Dimming Radiance: Poems and Prose Parables
Dimming Radiance: Poems and Prose Parables,
by Dan Stryk, Wind Publications, Nicholasville, KY, 2008,
149 pages, paper, $15.00, ISBN: 978-1-893239-66-1
In a present where we are deluged with images, a world of visual and auditory white noise, where speed is of the essence and attention may only focus for a millisecond, a book like Dan Stryk’s Dimming Radiance serves as a resting place, a water lily pad on which we can slow ourselves and look carefully at the life we inhabit. Dan’s poems and parables gently demand attention to the moment we find ourselves in. As in the poem “On Viewing a Scroll by I Fu-Chiu,” where the last lines remind us softly:
An eddy
seeps from rippled pole,
surrounds us . . .
All haste,
past and future,
seems a loss. (17)
A lover of the diversity in the world and widely-traveled, Dan Stryk brings to his work influences from Japan, the Blue Ridge Mountains, France, Italy, Iran, and the shores of the muddied ponds of the Midwest. He places them in chalices of parables, tanka, brief eggshells of poems, and wide webs of spun stories. He believes that “form is strongly influenced by content,” much as Robert Creeley approached his poems, Dan feels that “form and content must find balance.” The small poem, “Snow,” unfolded before me as I sat writing this during the blizzard of a few nights ago:
Wound-covering,
the snow fell full
that day. Blending
the evening’s scattered
view, the cars
hulking our tired
street, in still
white mounds, soft-
edged. Strange
how the greatest
pain is gently shaped
by wisdom . . . (76)
I was suspended somewhere between the swirling white outside and the soft mounds of my own dreaming. It seems to me that this is what good poems do. They take us simultaneously deeper into ourselves and urge us to surrender to the whole world outside ourselves. The drifts outside my window were echoing in the drifting of the poem’s form, its regular waves.

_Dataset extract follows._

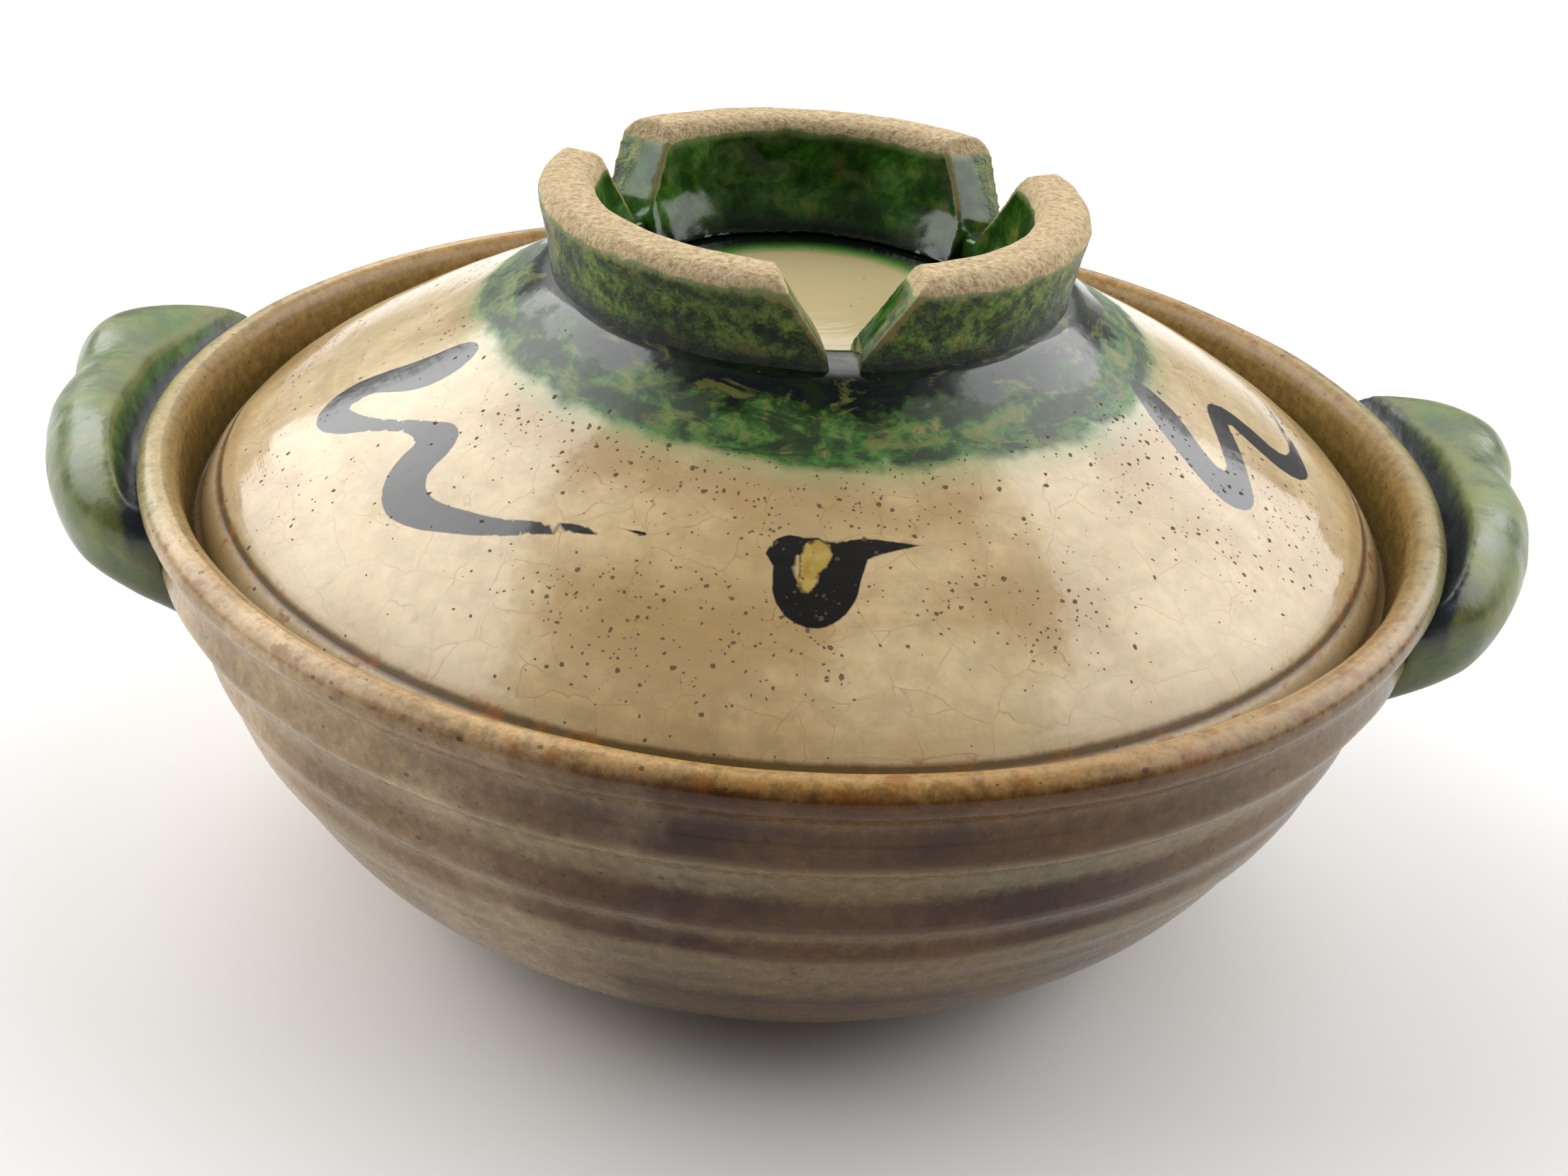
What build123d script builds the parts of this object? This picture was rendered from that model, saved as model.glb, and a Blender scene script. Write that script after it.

Having read this collection, I was moved to call Dan at his home and thank him for the respite and comfort I found within these pages. What could have been a simple thanks to a fellow poet I had never met became a two and a half hour conversation about our lives, our work, and the need to stay in touch with the natural world as a source of who we are and why we write. It was clear that Dan felt great reverence and admiration for the poems of his father, Lucien, and his great friend and mentor, William Heyen. At the same time he is deeply involved with finding ways to build gates and bridges to all he observes and becomes. The poems, “Master Heron” and “Waterbird in Winter” offer a glimpse into his approach. In the first, he observes; in the latter, he is. From “Master Heron”: . . . Your samurai beak, / time after time, piercing / the ocean’s heart. (8) to the poem, “Waterbird in Winter,” where he writes . . . and then I hear / a message / murmuring through / the narrows / of my flute–like skull / as I stoop / to the small hole.” (9) To see these poems on facing pages is to take the journey with Dan from seeing to being. The epigraph fronting this poem is from a T’ang axiom: “Look as, not at, the heron to arouse the river’s spirit.”
The different forms in Dan’s poems take us from the bird-skeletal delicacy of the shorter poems to the shambling bear parables that turn the world into teaching moments. The parables are a delicious mix of used tires, world literature, jazz and country, philosophy and soggy sneakers. It is a rare gift to combine the horseshoe games of neighbors from the local meat packing plant with the Zen mindfulness of surrendering to the sunset, but Stryk calls on these varied sources to place himself and his reader in both places, trying to balance his quest for the stillness of inner peace with his need to hear “Nice one, Hun!” as he flings a dreamed-of ringer at dusk, something of clouds and iron.
This collection, as variable as it is in approach to form, holds together beautifully as a document of the continuing search of Dan Stryk to achieve balance, to be the human seeker as well as the heron he observes, peering ever deeper into the pool of the world.
I’ll leave you with a bit of “Crows in Grey Mist,”
And now — my engine softening its roar on downslope
in the valley toward Boone — I think of how we’re drawn so
deeply to the momentary. Inks pooled rich, or soft, or too
thin to observe, but felt, in flux of clarity and haze, like sud-
den flight. Things we can’t own, or love, too long . . . (20)
This review serves as only the first sip of a comforting tea, the warmth of a questioning flame at the heart’s hearth. The steam is rising now.